2009年5月16日11時56分
厚生労働省は16日、国立感染症研究所での詳しい検査で、神戸市内の高校3年生の男子が新型の豚インフルエンザに感染していることを確認した、と発表した。検疫を除く国内で初めての発生。同じ高校に通う2人の高校生も、神戸市環境保健研究所の検査で、陽性反応が出ている。3人とも渡航歴はなく、国内で人から人への感染が広がっている可能性がある。
政府は同日午後、対策本部の幹事会を招集し、新型インフルエンザの国内対策をこれまでの「第1段階(海外発生期)」から、「第2段階(国内発生早期)」に切り替える予定。水際での食い止め重視から、地域での感染拡大防止を主眼にした段階に移る。
この高校ではほかにも10人以上が体調不良を訴えており、校内で感染が広がっていないか、神戸市が調べている。厚生労働省も職員を派遣した。
新型インフルエンザの感染が確認されたのは、神戸市内の高校に通う3年生男子(17)。
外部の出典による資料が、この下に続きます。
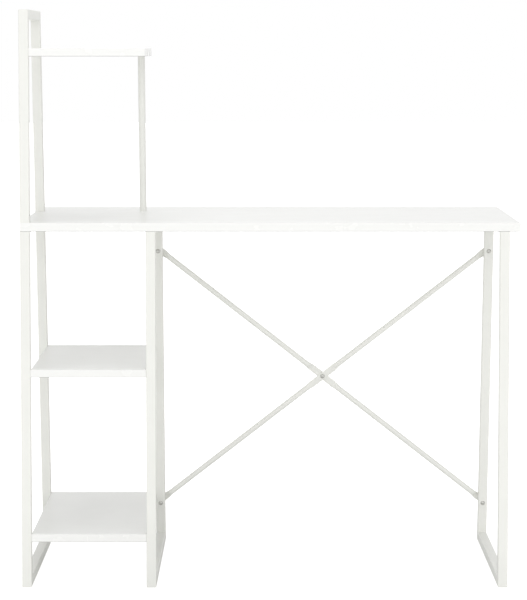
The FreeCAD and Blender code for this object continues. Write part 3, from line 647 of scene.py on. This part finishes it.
post_back = floor_rail[0].y + TUBE
bar_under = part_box("left_top_rail")[0].z
top_inside = head_rail[1].z - TUBE
corners = []
for side in ("left", "middle", "right"):
    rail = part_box(f"{side}_base_rail")
    corners += [((rail[0].x + rail[1].x) / 2, height) for height in (rail[1].z, bar_under)]
corners.append(((head_rail[0].x + head_rail[1].x) / 2, top_inside))
beads = bmesh.new()
for middle, height in corners:
    lay_bead(beads, middle, post_back, height)
    lay_bead(beads, middle, leg_front(height), height)
close_ends(beads, BEAD_SIDES)
make_piece("weld_beads", beads, coat, sharp=BEAD_SHARP)

# %% [markdown]
# The desk stands in a white studio: a pale floor under a white surround, and a wide soft light
# overhead. A white frame would be lost on white, so a photographer hangs black flags at both
# sides, and the tubes get dark edges. Here the surround itself shines most from the front, less
# from the back and above, and hardly from the sides, while the camera sees it plain white.
# The floor glows a little, and for the camera enough to look as white as the surround, so hardly
# a shadow is left on it. Under the desk it is painted grey, a painted shade that also sends up less
# light, so that the low tubes and the undersides stay in soft shade.

# %% A pale floor and soft studio light
FLOOR_HALF = 30
FLOOR_WHITE = (0.85, 0.85, 0.84)
FLOOR_ROUGHNESS = 0.9
FLOOR_GLOW = 0.23
FLOOR_SEEN = 0.58
# Painted shade: the floor is grey under the desk and fades to white between these two distances.
UNDER_DESK_SHADE_GREY = (0.50, 0.50, 0.49)
SHADE_PATCH_EDGE = 0.35
SHADE_PATCH_END = 0.8
FRONT_LIGHT = 1.9
BACK_LIGHT = 1.05
SIDE_LIGHT = 0.38
TOP_LIGHT = 0.55
SOFTBOX_PLACE = (0, -0.2, 3.4)
SOFTBOX_SIZE = 2.6
SOFTBOX_POWER = 27


def is_camera_ray(tree):
    """Give 1 where the camera looks straight at a thing, and 0 where light meets it."""
    return tree.nodes.new("ShaderNodeLightPath").outputs["Is Camera Ray"]


def pale_floor():
    """Lay a floor that is white to the camera, with a painted grey shade under the desk."""
    shape = bmesh.new()
    bmesh.ops.create_grid(shape, x_segments=1, y_segments=1, size=FLOOR_HALF)
    mesh = bpy.data.meshes.new("floor")
    shape.to_mesh(mesh)
    shape.free()
    material, tree, shader, place = start_finish("floor_white", FLOOR_WHITE, FLOOR_ROUGHNESS)
    shader.inputs["Specular IOR Level"].default_value = 0
    distance = tree.nodes.new("ShaderNodeVectorMath")
    distance.operation = "LENGTH"
    tree.links.new(place, distance.inputs[0])
    fade = tree.nodes.new("ShaderNodeMapRange")
    fade.inputs["From Min"].default_value = SHADE_PATCH_EDGE
    fade.inputs["From Max"].default_value = SHADE_PATCH_END
    tree.links.new(distance.outputs["Value"], fade.inputs["Value"])
    # Painted shade: grey near the middle of the desk, white further out.
    tint(tree, fade.outputs["Result"], UNDER_DESK_SHADE_GREY, FLOOR_WHITE, shader)
    shader.inputs["Emission Color"].default_value = (1, 1, 1, 1)
    glow = reckon(tree, "MULTIPLY_ADD", is_camera_ray(tree), FLOOR_SEEN, FLOOR_GLOW)
    tree.links.new(glow, shader.inputs["Emission Strength"])
    mesh.materials.append(material)
    floor = add_to_scene("floor", mesh)


def white_surround():
    """Surround the desk with light that is white to the camera and weighed by direction."""
    world = bpy.data.worlds.new("white_surround")
    world.use_nodes = True
    tree = world.node_tree
    seen = tree.nodes["Background"]
    seen.inputs["Color"].default_value = (1, 1, 1, 1)
    lit = tree.nodes.new("ShaderNodeBackground")
    lit.inputs["Color"].default_value = (1, 1, 1, 1)
    direction = tree.nodes.new("ShaderNodeTexCoord").outputs["Generated"]
    split = tree.nodes.new("ShaderNodeSeparateXYZ")
    tree.links.new(direction, split.inputs[0])
    light = 0
    lobes = (
        ("Y", -1, FRONT_LIGHT),
        ("Y", 1, BACK_LIGHT),
        ("X", -1, SIDE_LIGHT),
        ("X", 1, SIDE_LIGHT),
        ("Z", 1, TOP_LIGHT),
    )
    for axis, sign, strength in lobes:
        towards = reckon(tree, "MAXIMUM", reckon(tree, "MULTIPLY", split.outputs[axis], sign), 0)
        lobe = reckon(tree, "MULTIPLY", towards, towards)
        light = reckon(tree, "MULTIPLY_ADD", lobe, strength, light)
    tree.links.new(light, lit.inputs["Strength"])
    mix = tree.nodes.new("ShaderNodeMixShader")
    tree.links.new(is_camera_ray(tree), mix.inputs[0])
    tree.links.new(lit.outputs[0], mix.inputs[1])
    tree.links.new(seen.outputs[0], mix.inputs[2])
    tree.links.new(mix.outputs[0], tree.nodes["World Output"].inputs["Surface"])
    bpy.context.scene.world = world


def softbox(name, place, size, power):
    """Hang a square soft light at a place and aim it at the middle of the desk."""
    light = bpy.data.lights.new(name, "AREA")
    light.size = size
    light.energy = power
    lamp = add_to_scene(name, light)
    lamp.location = place
    aim = (cad_box[0] + cad_box[1]) / 2 - Vector(place)
    lamp.rotation_mode = "QUATERNION"
    lamp.rotation_quaternion = aim.to_track_quat("-Z", "Y")


pale_floor()
white_surround()
softbox("top_softbox", SOFTBOX_PLACE, SOFTBOX_SIZE, SOFTBOX_POWER)
print(f"a floor {2 * FLOOR_HALF} m wide, and a softbox of {SOFTBOX_POWER} W")

# %% [markdown]
# The camera stands five metres in front of the desk, at the height of the top shelf, with a long
# lens. It looks four degrees down, and a small shift of the lens keeps the desk in the frame.
# The view transform is the plain one, because a white desk on white turns grey under a film curve.

# %% The camera
IMAGE_HEIGHT = 600
CAMERA_PITCH = math.radians(4)
CAMERA_SIDE = -13.8 * MM
CAMERA_DISTANCE = 4945.2 * MM
CAMERA_HEIGHT = 1111.8 * MM
FOCAL_PIXELS = 2437.4
SENSOR = 36
LENS_SHIFT = -0.14


def front_camera():
    """Set up the camera and look through it."""
    data = bpy.data.cameras.new("front_camera")
    data.sensor_width = SENSOR
    data.lens = FOCAL_PIXELS * SENSOR / IMAGE_HEIGHT
    data.shift_y = LENS_SHIFT
    camera = add_to_scene("front_camera", data)
    camera.location = (CAMERA_SIDE, cad_box[0].y - CAMERA_DISTANCE, CAMERA_HEIGHT)
    camera.rotation_euler = (math.pi / 2 - CAMERA_PITCH, 0, 0)
    bpy.context.scene.camera = camera
    print(f"the lens is {data.lens:.0f} mm long, and {CAMERA_DISTANCE:.2f} m from the desk")


front_camera()
bpy.context.scene.view_settings.view_transform = "Standard"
さらに、同市環境保健研究所で陽性反応が出ているのは、同じ高校に通う2年生の男子(16)、2年生の女子(16)。
感染が確認された3年生男子生徒は11日に悪寒を訴え、12日に37.4度の発熱で市内の診療所を受診し、簡易検査でインフルエンザと判明。15日に同市環境保健研究所がウイルスの遺伝子を調べるPCR検査をしたところ、新型インフルエンザの陽性反応が出た。
男子生徒は12日に学校を早退し、自宅療養していたが、16日、感染の広がりを抑えるために市内の指定病院に入院している。治療薬のリレンザの処方を受け、現在の容体は安定しているという。
2年生男子は15日に発熱し、市内の別の診療所を受診し、簡易検査でインフルエンザと判明。夕方には39.7度の熱が出て、リレンザで治療している。16日未明に市内の指定病院に入院し、同日朝、遺伝子検査で新型インフルエンザの陽性反応が出た。